MSCT: Differential Cross-Modal Attention for Deepfake Detection

arXiv cs.CV / 4/10/2026

📰 NewsIdeas & Deep AnalysisModels & Research

Key Points

  • The paper proposes MSCT, a multi-scale cross-modal transformer encoder aimed at improving audio-visual deepfake detection by better extracting forgery traces across modalities.
  • It addresses shortcomings of prior approaches by introducing multi-scale self-attention to integrate adjacent embeddings and differential cross-modal attention to more effectively fuse audio and video features.
  • The method targets common failure modes in alignment-based detectors, including insufficient feature extraction and modal alignment deviation between audio and video.
  • Experiments on the FakeAVCeleb dataset show competitive performance, supporting the effectiveness of the proposed architecture.

Abstract

Audio-visual deepfake detection typically employs a complementary multi-modal model to check the forgery traces in the video.

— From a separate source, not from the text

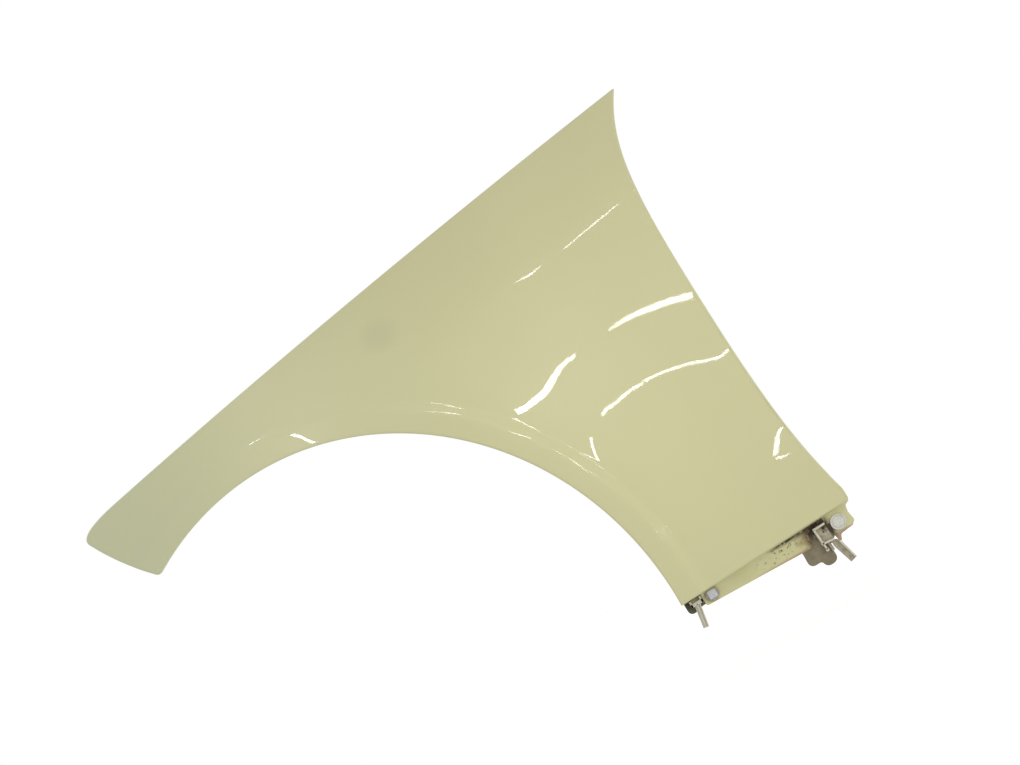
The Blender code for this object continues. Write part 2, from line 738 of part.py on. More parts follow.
def bolt_holes(rows, flange_y, pads, tabs):
    """Cutters for every hole in the flanges."""
    reach = 4 * HOOD_HOLE_R
    holes = []
    for x, slot in zip(pads, HOOD_SLOT_SHARES):
        u, v, w = at(rows["shelf"], x) + [0, HOOD_SHELF - HOOD_HOLE_BACK, 0]
        half = HOOD_HOLE_R + slot * HOOD_SLOT / 2
        ends = [(u + s * half, v + t * HOOD_HOLE_R) for s, t in SQUARE_SHARES]
        outline_of = corner_rounded(ends, [HOOD_HOLE_R * ALMOST_SHARE] * 4)
        holes.append(prism("hood_hole", outline_of, w - reach, w + reach, plan_view))
    for z in tabs:
        centre = at(rows["door"], z, 2) + [0, DOOR_TAB - DOOR_HOLE_BACK, 0]
        holes.append(rod("door_hole", centre, (1, 0, 0), DOOR_HOLE_R, reach))
    for angle in LIP_HOLE_ANGLES:
        x, z = arch_point(angle)
        y = skin_depth(x, z) + BEND + ARCH_LIP / 2
        axis = (ARCH_RZ * math.cos(angle), 0, ARCH_RX * math.sin(angle))
        holes.append(rod("lip_hole", (x, y, z), axis, LIP_HOLE_R, reach))
    front = rows["front"]
    way = front[-1] - front[0]
    for share in FRONT_HOLE_SHARES:
        centre = at(front, front[0, 2] + share * way[2], 2) + [0, FRONT_LIP / 2, 0]
        holes.append(rod("front_hole", centre, (way[2], 0, -way[0]), FRONT_HOLE_R, reach))
    for x, z in (from_heel(REAR_PLUG_X, REAR_PLUG_Z), from_foot(FRONT_PLUG_X, FRONT_PLUG_Z)):
        holes.append(rod("plug_hole", (x, flange_y, z), (0, 1, 0), PLUG_HOLE_R, reach))
    return joined("hole_cutter", holes)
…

These methods primarily extract forgery traces through audio-visual alignment, which results from the inconsistency between audio and video modalities. However, the traditional multi-modal forgery detection method has the problem of insufficient feature extraction and modal alignment deviation. To address this, we propose a multi-scale cross-modal transformer encoder (MSCT) for deepfake detection. Our approach includes a multi-scale self-attention to integrate the features of adjacent embeddings and a differential cross-modal attention to fuse multi-modal features. Our experiments demonstrate competitive performance on the FakeAVCeleb dataset, validating the effectiveness of the proposed structure.